Judges for the final round included Sahar Arzruni, internationally renowned concert pianist, composer and lecturer, who toured for many years with Victor Borge, Paul Somers, publisher and editor of Classical New Jersey, a weekly magazine devoted to classical music in the tri-state area and finally Christian Wilhjelm, conductor of the nationally acclaimed Ridgewood Concert Band.

"We had a real difficult time judging this event," said Wilhjelm, "The musicians were all of the highest order and we really had to discuss the winner. That really speaks for the high level of playing."

Co-sponsor for the event was Faust Harrison Pianos, America's largest independent retailer of fully restored Steinways and the tri-state area's only factory authorized Mason & Hamlin pianos. The piano used for the competition was a Mason & Hamlin donated by Faust Harrison.

Still standing after the three days of stiff competition were Lorraine Fuchs, an administrator from New York City, Yuki Fukuoka, a homemaker from New York City and Steve Ryan, a computer consultant also from New York City.

Fuchs, the first to step up to the piano, enchanted the crowd with an inspiring rendition of Beethoven's Opus 111, his final opus written when he was completely deaf.

"A quite abstract piece, it breaks free from his previous sonata form," said Michael Harrison, co-owner of Faust Harrison, "and she played it beautifully."

Second to the piano, Ryan awed the crowd with his sensitive touch and technical skill in a wonderful rendition of Brahms' Opus 116.

"He really made the piano talk to the audience in a very elegant way," said Wilhjelm.

The final contestant, Fukuoka performed Liszt's Tarantella Aus Venerzia E Napol, Debussy's Feux D'Artifice XII, preludes, Bk II and Liszt's Etude D'Execution Transcendante, Fm, No. 10, her long, strong fingers floating over the keys with learned ease.

"She played beautifully," said Ridgewood High School student and aspiring pianist Ella Hutson. "It will take a few more years before I will be able to play like that."

In the end it was the skills of Steve Ryan that took home both the Gold Medal and the audience choice award.

For the 41-year-old computer consultant this was only his second appearance in front of an audience as a soloist since 1982. He said he was very nervous before the event and he went through a lot of psychological preparing in order to play.

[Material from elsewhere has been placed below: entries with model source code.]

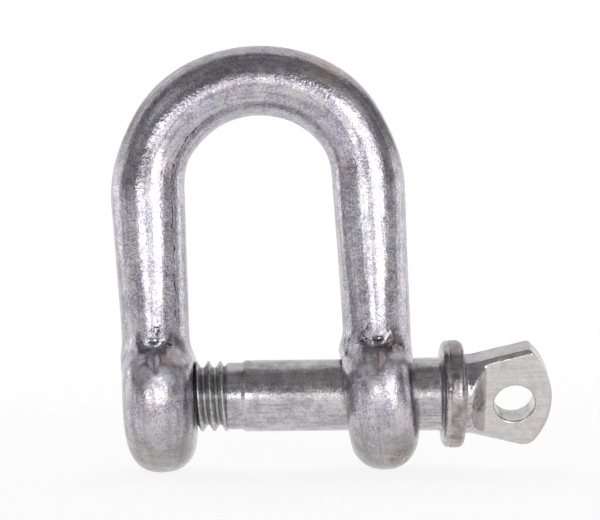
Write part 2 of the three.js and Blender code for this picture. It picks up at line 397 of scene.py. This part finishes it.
def bow_shape(p):
    """The whole bow without its bores."""
    legs = cut(bar(p), 0.5 - p[..., 2], 0.5)
    solid = legs
    for centre, radii in LIPS:
        solid = join(solid, lip(p, centre, radii), 1.2)
    for ear in EARS:
        beside = np.abs(p[..., 0] - ear.nib)
        flank = np.abs(p[..., 0] - ear.centre)
        blend = 0.3 + 2.7 * ramp(beside, 0.7, 2.0) * ramp(-flank, -4.9, -2.8)
        solid = join(solid, ear.disc(p), blend)
    for ear in EARS:
        below = NIB_HEIGHT - p[..., 2]
        solid = cut(solid, -ear.groove(p), 0.15 + 0.55 * ramp(below, 0.4, 2.5))
    threaded = p[..., 0] < 0
    spot = np.hypot(p[..., 1], p[..., 2]) - np.where(threaded, SPOT_FACE, SPOT_FACE - 0.9)
    jaw = np.abs(p[..., 0]) - np.where(threaded, JAW_HALF, JAW_HALF + 0.4)
    return cut(solid, -cut(spot, jaw, 0.1), 0.15)


LIPS = (
    ((10.0, 0.0, 5.5), (0.95, 4.4, 1.7)),
    ((-19.4, 0.0, 3.9), (0.7, 3.8, 2.0)),
)


def lip(p, centre, radii):
    """Where a leg swells into its ear: into the jaw above the spot face, or outwards."""
    return np.linalg.norm((p - np.array(centre)) / np.array(radii), axis=-1) - 1


def bow_field(p):
    """The bow with the unevenness that forging leaves, and pits by its necks."""
    return bow_shape(p) + 0.05 * lumps(p, 6.0, 3) + 0.008 * lumps(p, 1.4, 5) + pitting(p)


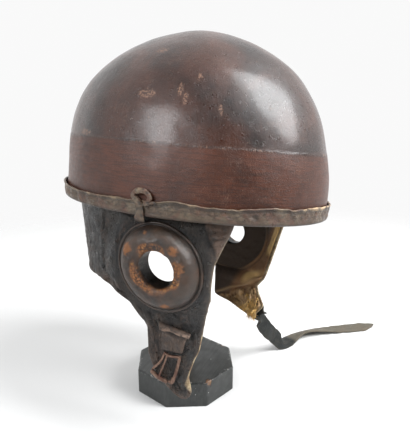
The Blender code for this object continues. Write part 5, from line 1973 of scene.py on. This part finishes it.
@dataclass
class BuckleFrame:
    """The buckle: a bent frame with a rolled lower bar, and its prong."""

    hang: Hanging
    bar: float = 0.0015
    corners: tuple = (("drop", "reach"), (0.728, -0.318), (0.846, -0.15), (0.893, -0.35), (0.87, -0.425),
        (0.738, -0.498))

    def rail(self, drops: list, reaches: list, lift: float, half: float, wall: float, count: int,
            square: float = 2.6) -> Skin:
        """A bar on the flap between places given by shares of drop and reach.

        Args:
            drops: Shares of the drop.
            reaches: Shares of the reach.
            lift: Height of the bar's centre over the flap.
            half: Half width.
            wall: Half thickness.
            count: Sections.
            square: Squareness of the section.

        Returns:
            The bar's skin.
        """
        line = smooth_run(pack(drops, reaches), count)
        path = self.hang.at(Side.RIGHT, line[:, 0], line[:, 1], lift)
        out = unit(self.hang.at(Side.RIGHT, line[:, 0], line[:, 1], lift + 0.002) - path)
        along = unit(np.gradient(path, axis=0))
        wide = unit(np.cross(out, along))
        ends = np.minimum(np.arange(count), np.arange(count)[::-1])
        taper = cut(0.55 + 0.15 * ends)
        return tube(path, wide, unit(np.cross(along, wide)), half * taper, wall * taper, square, 18)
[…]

"Preparing psychologically was the hard part, the notes are easy," said Ryan. He said he chose the Brahms piece because he identified with it and afterward was pleased with "It was scary but nice," said Ryan. "I wanted to present the piece and connect with the audience and I feel I accomplished that."

When asked whom it was he called right after he was presented with the gold medal, Ryan said he called his teacher, Seymour Bernstein. "I would not have been able to play in public or successfully without him."

The "amateur" competition was not without its rewards. For winning the event, Ryan took home a check for $1,000 and will perform in a future recital at the showroom of Faust Harrison Pianos in New York City during their fall series entitled Pianist for the New Millennium.

"I am really excited to have Steve(Ryan) play in our showroom," said Harrison. "I was very impressed with him and I know he will make a fine addition to our series."

After the event, Meller, whose hard work and dedication made this event a reality, was thrilled with the competition and the outcome. "Steve put on an amazing performance and deserved the gold medal."

Meller hopes to make the Northeastern Classical Piano Competition for Outstanding Amateurs an annual event and hopes that now that this year's event is over he can go back to what he loves; teaching piano.

"I have not played my piano in six months," said Meller. "If I had known all the work involved with this event I might not have started it. However now that it is over I am happy and proud I did."